**Your instructions**
Count every line of these entries that holds the word "axes", and reply with the number only.

>> start Material for the task

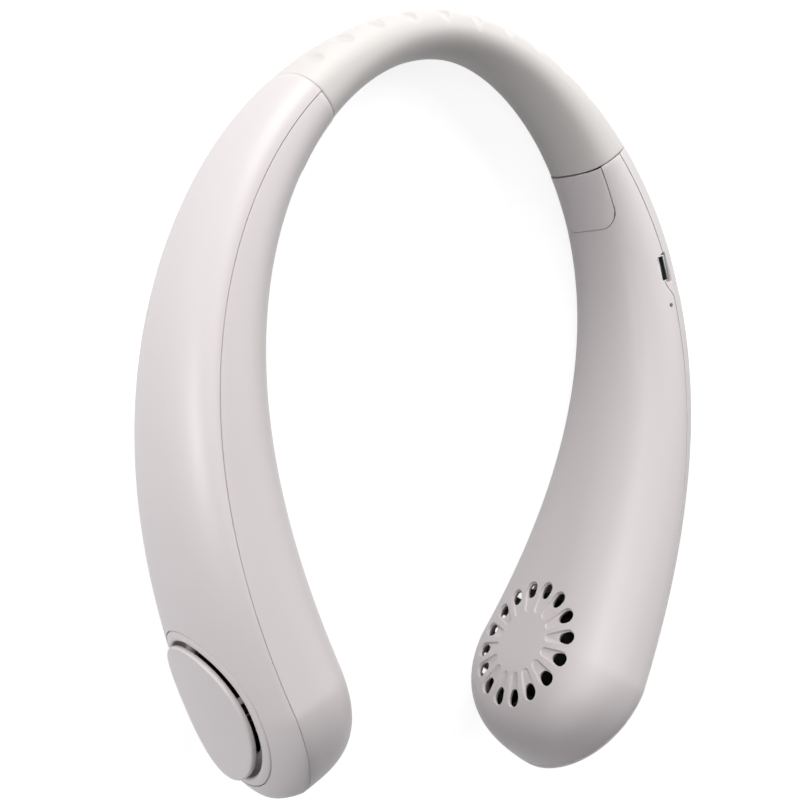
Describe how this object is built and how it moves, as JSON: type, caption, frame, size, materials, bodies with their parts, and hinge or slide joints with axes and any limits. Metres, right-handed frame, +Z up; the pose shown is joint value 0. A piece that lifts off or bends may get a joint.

>> end Material for the task
>> start Material for the task

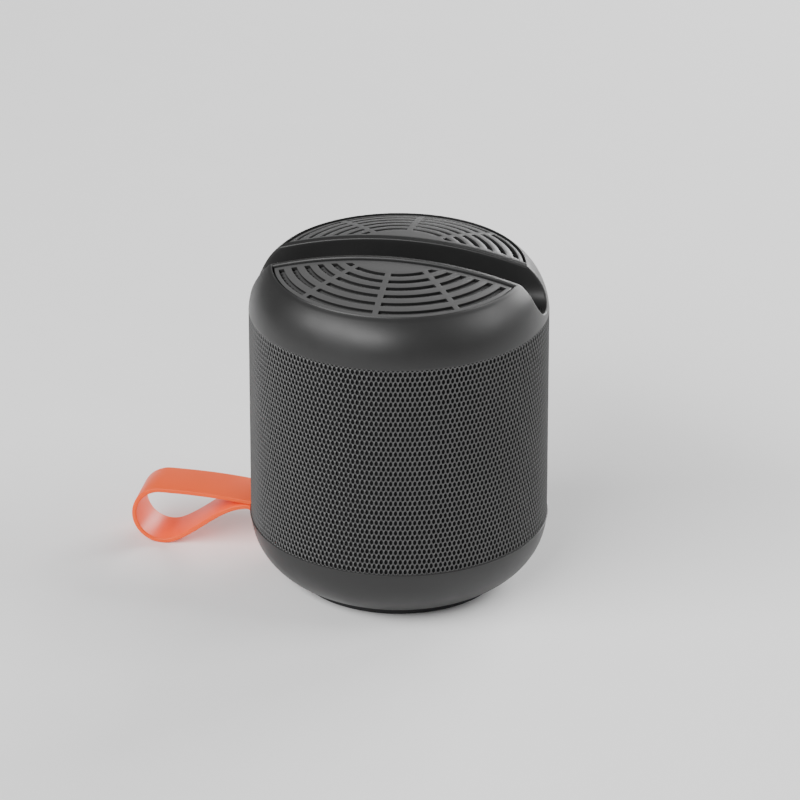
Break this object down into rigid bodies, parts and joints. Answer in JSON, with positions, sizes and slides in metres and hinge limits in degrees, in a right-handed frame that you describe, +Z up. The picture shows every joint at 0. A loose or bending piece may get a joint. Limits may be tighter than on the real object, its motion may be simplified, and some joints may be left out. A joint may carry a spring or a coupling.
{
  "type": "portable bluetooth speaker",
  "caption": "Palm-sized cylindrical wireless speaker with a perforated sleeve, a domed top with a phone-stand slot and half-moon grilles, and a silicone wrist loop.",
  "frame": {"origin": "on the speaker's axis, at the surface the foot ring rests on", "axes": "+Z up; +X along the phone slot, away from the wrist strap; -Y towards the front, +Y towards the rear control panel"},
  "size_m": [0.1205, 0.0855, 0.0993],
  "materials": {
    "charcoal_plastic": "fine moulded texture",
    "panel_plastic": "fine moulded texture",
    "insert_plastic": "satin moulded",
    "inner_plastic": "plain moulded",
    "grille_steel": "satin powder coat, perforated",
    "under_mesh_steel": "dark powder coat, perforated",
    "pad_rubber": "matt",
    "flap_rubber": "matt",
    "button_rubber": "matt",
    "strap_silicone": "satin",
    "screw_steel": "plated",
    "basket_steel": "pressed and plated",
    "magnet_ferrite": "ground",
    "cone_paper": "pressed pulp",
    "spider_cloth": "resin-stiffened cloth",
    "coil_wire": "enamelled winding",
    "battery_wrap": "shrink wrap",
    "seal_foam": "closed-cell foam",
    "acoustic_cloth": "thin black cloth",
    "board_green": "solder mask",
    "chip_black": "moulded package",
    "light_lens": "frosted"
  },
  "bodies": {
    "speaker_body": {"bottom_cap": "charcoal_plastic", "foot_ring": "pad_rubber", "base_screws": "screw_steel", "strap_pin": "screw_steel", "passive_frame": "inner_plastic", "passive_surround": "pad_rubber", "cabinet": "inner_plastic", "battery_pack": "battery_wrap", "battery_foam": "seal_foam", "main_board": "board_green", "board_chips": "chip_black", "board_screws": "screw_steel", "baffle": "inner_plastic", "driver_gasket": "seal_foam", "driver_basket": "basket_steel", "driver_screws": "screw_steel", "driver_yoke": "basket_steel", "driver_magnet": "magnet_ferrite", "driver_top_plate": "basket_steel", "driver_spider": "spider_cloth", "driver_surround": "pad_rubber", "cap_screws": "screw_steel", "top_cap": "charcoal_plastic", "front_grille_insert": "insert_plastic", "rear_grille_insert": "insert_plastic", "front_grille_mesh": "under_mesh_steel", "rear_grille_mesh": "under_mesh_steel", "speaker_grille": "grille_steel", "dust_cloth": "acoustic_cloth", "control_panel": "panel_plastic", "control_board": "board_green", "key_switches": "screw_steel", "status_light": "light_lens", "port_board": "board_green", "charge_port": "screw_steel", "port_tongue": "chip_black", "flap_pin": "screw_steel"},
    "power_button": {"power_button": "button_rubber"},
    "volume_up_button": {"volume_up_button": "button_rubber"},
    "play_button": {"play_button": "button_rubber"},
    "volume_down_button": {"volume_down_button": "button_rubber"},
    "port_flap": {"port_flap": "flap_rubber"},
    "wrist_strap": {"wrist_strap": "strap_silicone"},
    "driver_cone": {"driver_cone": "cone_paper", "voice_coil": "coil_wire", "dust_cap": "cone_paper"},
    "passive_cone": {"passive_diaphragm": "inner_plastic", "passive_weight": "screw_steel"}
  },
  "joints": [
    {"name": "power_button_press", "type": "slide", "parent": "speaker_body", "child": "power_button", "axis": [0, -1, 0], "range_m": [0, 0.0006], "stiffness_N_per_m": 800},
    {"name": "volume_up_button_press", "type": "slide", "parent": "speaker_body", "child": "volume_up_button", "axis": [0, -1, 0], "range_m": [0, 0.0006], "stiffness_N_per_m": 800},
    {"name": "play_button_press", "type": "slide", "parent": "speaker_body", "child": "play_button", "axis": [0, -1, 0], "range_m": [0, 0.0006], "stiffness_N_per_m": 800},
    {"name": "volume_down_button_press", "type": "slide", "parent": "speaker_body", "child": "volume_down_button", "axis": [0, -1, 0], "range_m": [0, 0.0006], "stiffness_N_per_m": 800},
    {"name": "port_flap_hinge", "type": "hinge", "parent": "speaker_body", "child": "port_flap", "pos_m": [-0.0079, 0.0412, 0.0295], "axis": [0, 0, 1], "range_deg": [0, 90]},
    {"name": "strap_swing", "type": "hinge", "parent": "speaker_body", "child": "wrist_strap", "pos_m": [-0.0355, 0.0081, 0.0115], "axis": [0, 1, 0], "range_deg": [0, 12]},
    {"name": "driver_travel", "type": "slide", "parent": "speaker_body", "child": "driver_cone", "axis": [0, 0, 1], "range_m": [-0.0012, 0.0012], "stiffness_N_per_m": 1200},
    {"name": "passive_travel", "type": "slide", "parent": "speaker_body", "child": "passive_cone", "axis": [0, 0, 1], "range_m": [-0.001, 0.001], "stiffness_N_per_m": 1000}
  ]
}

>> end Material for the task
>> start Material for the task

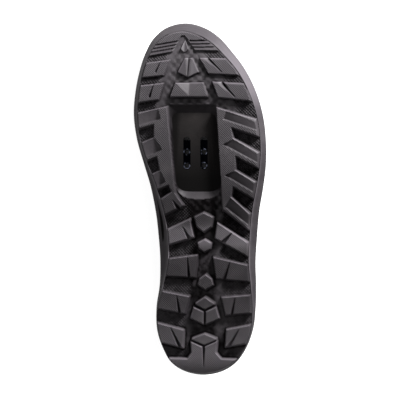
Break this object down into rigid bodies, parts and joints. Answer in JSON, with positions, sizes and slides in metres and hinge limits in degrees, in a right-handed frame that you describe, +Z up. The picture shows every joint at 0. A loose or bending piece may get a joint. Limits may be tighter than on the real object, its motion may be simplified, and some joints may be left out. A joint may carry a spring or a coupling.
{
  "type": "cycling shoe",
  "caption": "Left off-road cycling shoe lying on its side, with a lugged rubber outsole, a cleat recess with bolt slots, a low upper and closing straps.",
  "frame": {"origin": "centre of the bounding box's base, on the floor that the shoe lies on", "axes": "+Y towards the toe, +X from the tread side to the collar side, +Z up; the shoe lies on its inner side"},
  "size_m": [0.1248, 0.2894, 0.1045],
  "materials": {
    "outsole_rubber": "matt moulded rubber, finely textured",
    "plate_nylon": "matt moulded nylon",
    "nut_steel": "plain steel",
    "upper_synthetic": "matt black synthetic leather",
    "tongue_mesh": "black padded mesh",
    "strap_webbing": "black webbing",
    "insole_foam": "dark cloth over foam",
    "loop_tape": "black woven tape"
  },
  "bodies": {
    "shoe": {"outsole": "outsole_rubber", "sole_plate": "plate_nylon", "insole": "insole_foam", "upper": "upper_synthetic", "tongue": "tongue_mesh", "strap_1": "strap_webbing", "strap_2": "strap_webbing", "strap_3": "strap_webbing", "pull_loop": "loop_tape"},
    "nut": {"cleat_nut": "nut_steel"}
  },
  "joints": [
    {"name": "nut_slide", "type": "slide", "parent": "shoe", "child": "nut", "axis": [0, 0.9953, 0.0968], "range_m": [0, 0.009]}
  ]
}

>> end Material for the task

**Solution for this task**
3